A rifle grenade cannot be easily or safely fired directly at a target, and is always used for indirect fire; the closer the target, the higher the angle the rifle is held, much like a mortar.

== Adoption ==

The first rifles to utilize the 22 mm grenade were the American M1903 Springfield, M1 Garand and M1 carbine, all of which required an adapter (the M1, M7, and M8 grenade launchers, respectively). After the formation of NATO, the 22 mm grenade was adopted as its standard rifle grenade. The French have been producing 22 mm grenades fired with 7.62×51mm NATO rounds since 1956. Many NATO small arms, such as the West German Heckler & Koch G3, French MAS-36/51, MAS-49/56 and FAMAS, British SA80, and American M16/M4 are equipped to launch 22 mm grenades without an adapter.
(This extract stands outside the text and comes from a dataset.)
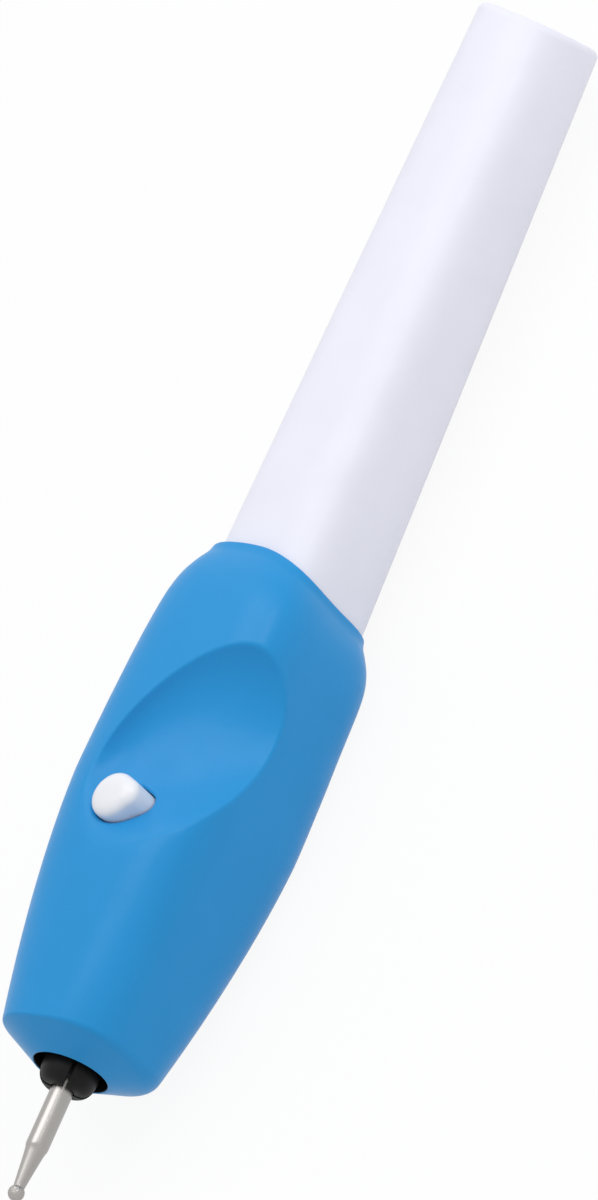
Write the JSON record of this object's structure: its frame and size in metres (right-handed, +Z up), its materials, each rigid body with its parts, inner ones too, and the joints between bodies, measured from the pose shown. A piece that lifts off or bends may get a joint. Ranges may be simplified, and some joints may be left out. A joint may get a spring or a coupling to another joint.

The same 22 mm thread diameter for these rifles has also been referred to as a "STANAG muzzle device" size for flash hiders and other attachments by civilian firearm traders.

Two non-NATO members, Yugoslavia and Spain, adopted locally-manufactured rifles, such as the Yugoslavian SKS, M70 and Spanish CETME (which predated Spain's entry into NATO) are also compatible for launching 22 mm rifle grenades. Consequentially, their armed forces would use M60 rifle grenades and Instalaza rifle grenades respectively. Israel and Norway both employed Belgian-made Mecar 22 mm adapters for the Mauser K98k rifle. Mecar was also the manufacturer of the Energa rifle grenades used with this launcher. The Austrian Steyr AUG also supports firing 22 mm grenades.